Roll that into a five-year loan at 2.5 percent and your payment would jump $703, to $2,033.88. But now you have a lot more discretionary income than you did 20 years ago, and if you throw that against your mortgage, you'd be debt-free in half the time.

"As long as you are in a position where the higher monthly payment is not going to affect your lifestyle, the Goodbye Mortgage works really well," says Mark Lawson, a NIHFCU loan officer.

Other credit unions are offering five-year adjustable-rate mortgages -- but with a twist. Whereas the typical five-year ARM resets annually after the initial five-year fixed period, the 5-5 adjustables offered by Affinity Federal in New Jersey and Alliance Credit Union in San Jose, Calif., and Wilmington, N.C., are 30-year loans that adjust only after every fifth year.

"For the past four years or so, it's been all about the 30-year fixed-rate mortgage. Adjustables had fallen off the map," says Jim Delyea of Alliance, which serves as a credit union for about 200 companies. "So we thought it was time to reintroduce it. It's almost like a new concept, it's been off the table for so long."

Both institutions are targeting their 5-5 ARM toward buyers who know they won't be staying in their homes for long periods, whose jobs dictate that they be able to move every seven to 10 years. It's more secure than a typical 5-1 ARM, says Delyea.

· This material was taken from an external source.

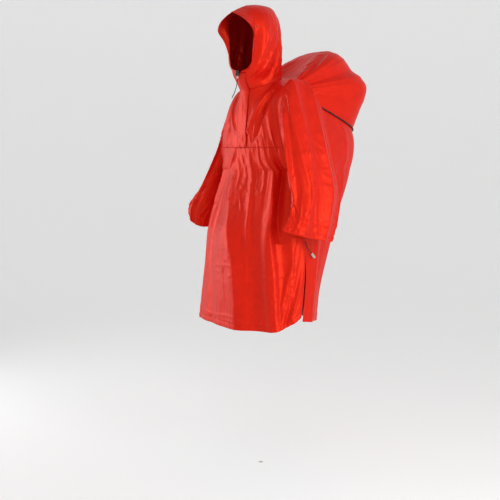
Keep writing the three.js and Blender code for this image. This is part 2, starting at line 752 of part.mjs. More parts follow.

"You'll enjoy five years of low, locked-in payments, then an adjustment only every five years after that," the Alliance vice president says. "It's the perfect mix."

ARMs don't have a particularly great reputation, largely because rates can fluctuate so widely that borrowers could be hit with unexpectedly higher payments. But with a 5-5 ARM, even borrowers with longer-term horizons can anticipate what is coming and budget for it, says Affinity's Elizabeth McLaughlin.

At Affinity, New Jersey's largest credit union serving more than 2,000 businesses and organizations, the 5-5 ARM comes with a 3 percentage point cap at the first adjustment and a 2-point cap on subsequent resets. Over the life of the loan, the rate can rise by no more than 6 points.

These built-in protections are even better with Alliance's loan, which has 2 percentage point caps on each adjustment and a 5-point maximum over the 30-year term.

And, of course, if market rates should fall sometime over the life of the 5-5 ARM, there's always the possibility your rate could slide right along with them.

The product "is a good example of the financial industry finding better ways to execute a worthwhile concept rather than simply tossing it out entirely because there were problems associated with it," Alliance says on its website.

"Consumers did have problems with ARMs, but it didn't make sense to lock everyone into fixed-rate mortgages when ARMs could benefit a lot of homebuyers if they were merely structured a little differently to protect against high risks and extremes."